In 2011, the council searched for revenue increases. Among those ideas was a 50 percent increase in its occupational license fee, along with an increase in occupational tax rates.
The council agreed at the time to temporarily up the rate on workers from 1 percent to 1.5, effective through Jan. 1, 2015. Mayor Scott Ellis said, at the time, that the increase would generate an additional $1 million in revenue.
On Monday, the council took another step toward making the increase permanent with the first reading of a new ordinance.
If approved after the second reading during the March 25 council meeting, the 1.5 percent tax rate would remain through 2015 and beyond.
Councilman Bernard “Bernie” Brown was on the council when the initial rate increase was approved in 2011. He recalled the increase as being temporary and questioned the status change following the meeting.
“The more I thought about it, the more I realized that,” he said. “This was supposed to be a sunsetting rate until we got back on our feet.”
With the city budget stabilized and situations such as city employee pay increases approved by the council, Brown felt the increase hike should likely remain temporary.
“That increase was approved during an emergency situation, and we are no longer in that situation,” he said.
Faith Portman, the only other councilmember who was serving on the board at the time, indicated in 2011 that she wanted to examine the financial situation annually.
The city has stabilized its finances and did recently approve pay increases and several projects.

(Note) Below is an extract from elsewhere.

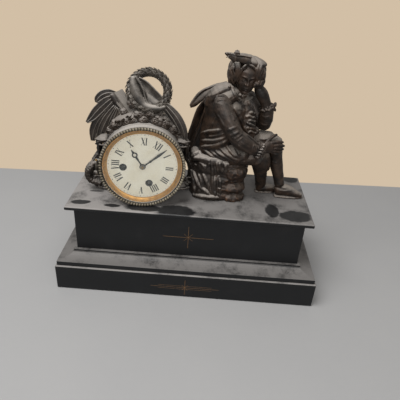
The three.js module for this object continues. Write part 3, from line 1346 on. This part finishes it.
function rightArm(swell = 0) {
  const w = WRIST_RIGHT;
  const arm = armBars(SHOULDER_RIGHT, ELBOW_RIGHT, w, [0, 0, 1], swell);
  const palm = bar([
    [...w, 4.4, 4.4], [97, -15, 92, 4.2, 7], [104, -12, 96.5, 3.4, 7.4],
  ], [0, 0, 1], 6, swell);
  const finger = (y, x, z) => bar([
    [102, y, 98, FINGER_RADIUS], [111, y + 1, 98, FINGER_RADIUS], [x, y + 2, z, FINGER_RADIUS * 0.8],
  ], [0, 1, 0], 5, swell);
  const thumb = bar([
    [97, -10, 97, FINGER_RADIUS], [106, -5, 99.5, FINGER_RADIUS * 0.8],
  ], [0, 0, 1], 5, swell);
  return joined([...arm, palm, finger(-18, 114, 91), finger(-14.5, 118, 90), finger(-11, 119, 90), thumb]);
}

function leftArm(swell = 0) {
  const w = WRIST_LEFT;
  const arm = armBars(SHOULDER_LEFT, ELBOW_LEFT, w, [1, 0, 0], swell);
  const palm = bar([[...w, 4.2, 4.6], [82, -8, 148, 3.6, 6], [77, -11, 157, 3.2, 6]], [1, 0, 0.4], 6, swell);
  const finger = (dx, dy, dz) => bar([
    [77 + dx, -11 + dy, 158, FINGER_RADIUS], [74 + dx, -10 + dy, 166 + dz, FINGER_RADIUS * 0.85],
  ], [1, 0, 0], 5, swell);
  return joined([...arm, palm, finger(-2, -3, -3), finger(0, 0, 1), finger(2, 3, 0)]);
}

function head(swell = 0) {
  const [x, y, z] = HEAD;
  const neck = bar([
    [48, -5, 142, NECK_RADIUS * 1.15], [53, -4, 152, NECK_RADIUS], [57, -3, 162, NECK_RADIUS],
  ], [1, 0, 0], 7, swell);
  const skull = egg([x, y + 1, z + 1], [13, 15, 16], swell, 0, 10, 6);
  const jaw = bar([[x, y - 7, z - 3, 9, 8], [x - 0.5, y - 10, z - 12, 6, 6]], [1, 0, 0], 7, swell);
  const hair = bar([
    [x - 15, y + 2, z - 8, 6, 5], [x - 16, y + 4, z + 5, 6, 6], [x - 8, y + 12, z + 9, 8, 7],
    [x + 7, y + 13, z + 9, 8, 7], [x + 15, y + 5, z + 5, 6, 6], [x + 15, y + 3, z - 7, 6, 5],
  ], [0, 0, 1], 6, swell);
  const nape = egg([x, y + 7, z], [15, 13, 14], swell, 0, 8, 5);
  return joined([neck, skull, jaw, hair, nape]);
}

function beret(swell = 0) {
  const puff = egg([61, 1, 188], [21, 18, 5.6], swell, 0, 12, 5);
  const band = egg([60, -1, 184], [16, 16.5, 5], swell, 0, 10, 5);
  return puff.add(band);
}

function plume(swell = 0) {
  return bar([
    [52, -8, 191, 3, 2], [43, -9, 194, 5.4, 2.6], [35, -7, 195.5, 6, 2.6],
    [31, -3, 195, 4.6, 2.4], [34, 2, 194, 3, 2],
  ], [0.2, 0.9, -0.2], 8, swell);
}

function cape(swell = 0) {
  const t = CAPE_THICKNESS;
  const fall = bar([
    [40, 8, 150, 22, t], [26, 12, 142, 27, t * 1.4], [14, 16, 122, 28, t * 1.5], [7, 20, 96, 26, t * 1.5],
    [1, 23, 72, 24, t * 1.4], [-2, 25, 52, 22, t * 1.2],
  ], BODY_SIDE, 8, swell);
  const collar = bar([
    [28, -18, 151, 9, t], [34, -8, 154, 11, t * 1.2], [44, 6, 152, 11, t * 1.2], [58, 20, 147, 10, t],
  ], [0.788, -0.616, 0.2], 6, swell);
  const flap = bar([
    [30, -10, 152, 8, t], [14, -3, 146, 9, t], [1, 3, 134, 8, t], [-8, 6, 124, 5, t * 0.8],
  ], [-0.2, 0.9, 0.3], 6, swell);
  return joined([fall, collar, flap]);
}

function rockSeat(swell = 0) {
  const body = bar([
    [36, 1, 6, 36, 28], [36, 1, 22, 35, 26], [37, 1, 40, 38, 26], [34, 1, 52, 36, 25],
  ], [1, 0, 0], 12, swell);
  const folds = bar([[0, -15, 8, 7, 7], [-3, -13, 30, 7, 7], [-2, -10, 52, 7, 6]], [1, 0, 0], 6, swell);
  const front = bar([[44, -23, 6, 10, 6], [44, -21, 30, 8, 5], [42, -19, 52, 8, 5]], [1, 0, 0], 6, swell);
  const foot = bar([[64, -17, 5, 10, 7], [66, -10, 26, 7, 7]], [1, 0, 0], 6, swell);
  return joined([body, folds, front, foot]);
}

// The rock as it lies in the case's frame
function rockInCase(swell) {
  return rockSeat(swell).translate([-CASE_X, -CASE_Y, 0]).rotate([0, 0, -CASE_TURN_DEG]);
}

function caseInFigure(solid) {
  return solid.rotate([0, 0, CASE_TURN_DEG]).translate([CASE_X, CASE_Y, 0]);
}

function addFigure(root) {
  const group = new THREE.Group();
  group.position.z = SLAB_TOP;
  root.add(group);
  const g = CAST_GAP;
  const under = block([-300, -300, -60], [300, 300, 0]);
  const shoes = block([-300, -300, -60], [300, 300, SEAT_GAP]);
  const straps = caseInFigure(joined([
    disc(DRUM_RADIUS + 3.5, DRUM_FRONT - 12, 90, 32).translate([0, 0, DRUM_AXIS_HEIGHT]),
    block([40, -26, 30], [64, 6, 92]),
  ]));
  const add = (name, solid, cutters, look) => {
    piece(group, name, largest(cutBy(solid, cutters)), look, CAST);
  };
  add('torso', torso(), [], BRONZE);
  add('right_leg', rightLeg(), [torso(g), shoes], BRONZE);
  add('left_leg', leftLeg(), [torso(g), rightLeg(g), shoes], BRONZE);
  add('head', head(), [torso(g)], DUSTY_BRONZE);
  add('left_arm', leftArm(), [torso(g), leftLeg(g), head(g)], BRONZE);
  add('right_arm', rightArm(), [torso(g), leftLeg(g), rightLeg(g), head(g), leftArm(g)], BRONZE);
  add('beret', beret(), [head(g), leftArm(g)], DUSTY_BRONZE);
  add('plume', plume(), [beret(g), head(g)], DUSTY_BRONZE);
  const besideCape = caseInFigure(joined([palmRight(g), scrollFoot(1, g), sideStrap(1, g)]));
  add('cape', cape(), [torso(g), head(g), rightArm(g), leftArm(g), straps, besideCape], BRONZE);
  add('rock_seat', rockSeat(), [
    torso(g), rightLeg(g), leftLeg(g), cape(g), straps, under, rightArm(g),
  ], BRONZE);
}

const root = new THREE.Group();
addBase(root);
const caseGroup = new THREE.Group();
caseGroup.position.set(CASE_X, CASE_Y, SLAB_TOP);
caseGroup.rotation.z = CASE_TURN_DEG * DEG;
root.add(caseGroup);
const drumGroup = addCase(caseGroup);
addMovement(drumGroup);
addTrophy(caseGroup);
addFigure(root);

export default root;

In the past several months, the city has also become more aggressive in the collection of occupational taxes which were due, as well as licenses which were not being paid.
During that time, the city has worked out an agreement with GSI which had received all of its incentives and must now pay the entire occupational rate. A settlement was also reached with the county over some past-due taxes which were not withheld.
And the city was much more aggressive in going after part-time and seasonal jobs at the local distribution facilities.
The public is invited to the March 25 meeting, which begins at 6:30 p.m. In order to speak on a topic, the public must sign in prior to the 6:30 p.m. start of the meeting.